Estate or inheritance taxes are seen as tools not only to raise revenue but also to redistribute wealth.

Taxes are inevitable and often referred to as one of the only things in life that is as certain as death. Few countries currently including India in the past have imposed a tax on death itself. Such death tax coined as a tax on the estate (estate tax) or the inheritor (inheritance tax).

A school of thought advocates death taxes with an aim to reduce inequality. The gap between the richest people in our society and everyone else is on the rise and this has severe social ramifications. Estate or inheritance taxes are seen as tools not only to raise revenue but also to redistribute wealth.

The estate tax was abolished in India due to a lower yield compared to the cost of administration and compliance. Currently, there are no taxes on wealth and on receipt of gifts from relatives. Only receipts of gifts exceeding fifty thousand from non-relatives are taxed.
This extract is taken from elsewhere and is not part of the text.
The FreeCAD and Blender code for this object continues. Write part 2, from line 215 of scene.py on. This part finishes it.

There is a tax exemption available for the transfer of asset under a will or inheritance or to a trust for the benefit of relatives.
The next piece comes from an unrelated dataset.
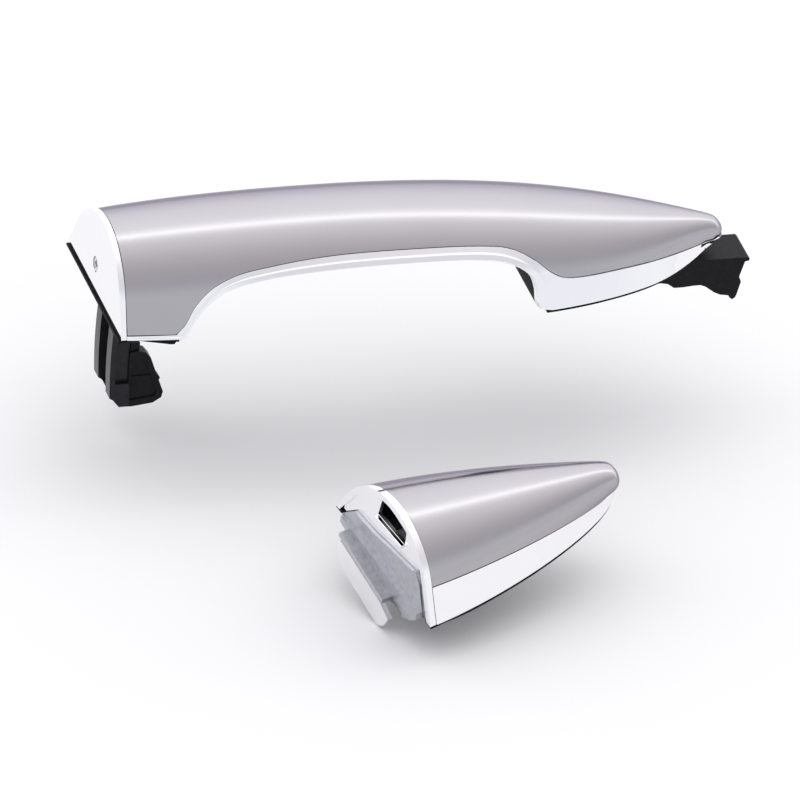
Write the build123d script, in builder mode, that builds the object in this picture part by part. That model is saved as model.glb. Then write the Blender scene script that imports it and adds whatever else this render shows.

In recent years, changes have been introduced providing for a higher surcharge rate for taxpayers earning income more than INR 1 Crore and an additional 10% tax on tax-free dividend incomes exceeding Rs 10 lakh. With progressive taxation, these measures are targeting the rich and are indicative of a potential to re-introduce inheritance or estate tax to achieve a redistribution of income.
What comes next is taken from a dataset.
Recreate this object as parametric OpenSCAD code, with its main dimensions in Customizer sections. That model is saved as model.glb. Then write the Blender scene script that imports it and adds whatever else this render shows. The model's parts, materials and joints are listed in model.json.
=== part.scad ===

The flipside in introducing estate taxes is that it can potentially reduce savings and wealth accumulation and entice aggressive tax avoidance. It is usual to expect that such levy will meet strong opposition of taxpayers because it will be imposed at a time of grief and on assets which the deceased had already paid tax, a kind of double taxation. The estate tax can also compel the inheritor to cause a distress sale of assets to meet the tax payment obligations.

Thus, it is imperative that any such tax introduced needs to be customized for Indian society. A few recommendations would be for a sufficiently high threshold with exemptions that are meaningful and do not disincentivize wealth creation. A moderate rate will ensure that there is no widespread evasion and a deferred payment will ensure that there are no distress sales by inheritors. Finally, the law should permit legitimate usage of private family trusts for inheritance tax planning.

(The author is the Partner of Transaction Tax, Tax & Regulatory Services)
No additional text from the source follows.